In an important decision for transportation workers, the U.S. First Circuit Court of Appeals has held that a trucking company cannot use the Federal Arbitration Act (FAA) to force its truckers to bring their claims against the company in arbitration. As we have previously discussed, companies often force workers to sign arbitration agreements because the arbitration system is stacked in those companies’ favor. When workers forced to sign one of these arbitration agreements file their claims in court, instead of in arbitration, companies often rely on the FAA to get the cases thrown out of court and into arbitration. But in this case, the First Circuit held that the FAA did not apply.

This case involved a class of truck drivers who sued New Prime, Inc. for minimum wage violations. New Prime allegedly engaged in a practice of encouraging truck drivers to become “independent contractors” instead of employees of the company. One of the issues in this case is whether the truck drivers were, actually, independent contractors or were employees. If they were employees, the federal Fair Labor Standards Act (FLSA) would entitle them to minimum wage; but if they were independent contractors, FLSA would not cover them.

The FAA does not apply in cases involving transportation workers and, thus, companies cannot use the FAA to force cases brought by transportation workers into arbitration. New Prime argued that the exemption for transportation workers only applies to cases involving employees and does not apply to cases involving independent contractors. New Prime also argued that an arbitrator, instead of a court, should decide whether the FAA applied to this case. The First Circuited rejected both of New Prime’s arguments.

The First Circuit first rejected New Prime’s argument that an arbitrator, instead of the court, must decide whether the FAA applies to the case. The court held that sending the case to an arbitrator under the FAA to determine whether the FAA applied to the case was putting the “cart before the horse.” New Prime was likely eager to have an arbitrator decide whether the FAA applied to the case because it believed an arbitrator would be more likely than a court to find that the FAA applied. This would make sense because if an arbitrator determined that the FAA did not apply, the case could be sent back to court and the arbitrator would not collect any further fees for presiding over the case. Thus, arbitrators have a built-in incentive to find that the FAA applies to the cases that come before them.
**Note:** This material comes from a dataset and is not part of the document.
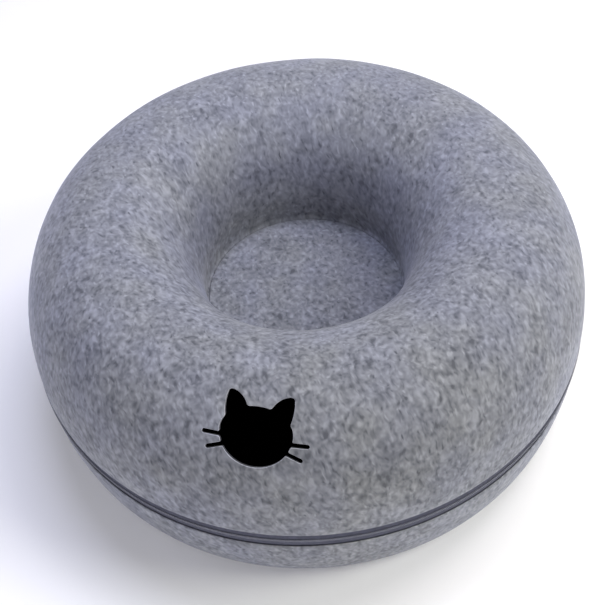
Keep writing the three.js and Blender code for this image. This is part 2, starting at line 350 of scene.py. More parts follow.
def fleck_shade(felt, in_mm):
    """0 for the darkest fibres, 1 for the palest."""
    bent = bent_place(felt, in_mm)
    patches = add_node(felt, "TexNoise", {"Vector": in_mm, "Scale": 1 / PATCH_SIZE, "Detail": 1.0})
    total = add_node(
        felt, "Math", {0: patches, 1: PATCH_SHARE, 2: (1 - PATCH_SHARE) / 2}, operation="MULTIPLY_ADD"
    )
    for family, direction in enumerate(FIBRE_FAMILIES):
        shift = tuple(family * step for step in FAMILY_SHIFT)
        fibres = lying_fibres(felt, bent, direction, FLECK_LENGTH, FLECK_WIDTH, shift)
        total = add_node(felt, "Math", {0: total, 1: fibres}, operation="ADD")
    mean = add_node(felt, "Math", {0: total, 1: len(FIBRE_FAMILIES) + 1}, operation="DIVIDE")
    from_middle = add_node(felt, "Math", {0: mean, 1: 0.5}, operation="SUBTRACT")
    depth = add_node(felt, "SeparateXYZ", {0: in_mm}).outputs[1]
    strongest = 0.5 / FLECK_SPREAD  # spreads the flecks over the whole of the greys
    contrast = add_node(
        felt, "MapRange", {0: depth, 1: EVEN_FROM, 2: EVEN_TO, 3: strongest, 4: EVEN_SHARE * strongest}
    )
    mixed = add_node(felt, "Math", {0: from_middle, 1: contrast, 2: 0.5}, operation="MULTIPLY_ADD")
    hairs = lying_fibres(felt, bent, HAIR_DIRECTION, HAIR_LENGTH, HAIR_WIDTH, detail=0.0)
    signed = add_node(felt, "MapRange", {0: hairs, 1: 0.0, 2: 1.0, 3: -HAIR_PEAK, 4: HAIR_PEAK})
    cubed = add_node(felt, "Math", {0: signed, 1: 3.0}, operation="POWER")
    return add_node(
        felt, "Math", {0: cubed, 1: HAIR_SHARE, 2: mixed}, operation="MULTIPLY_ADD", use_clamp=True
    )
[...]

After determining that it was the proper authority to determine whether the FAA applied to the case, the First Circuit determined that the FAA did not apply. The court rejected New Prime’s argument that the FAA applied because the truck drivers who sued it were independent contractors. According to the court, whether a truck driver is classified as an independent contractor or an employee is irrelevant for purposes of determining whether the FAA applies to the case. The court held that the FAA does not apply to transportation workers; and that exemption for transportation workers extends to both employees and independent contractors.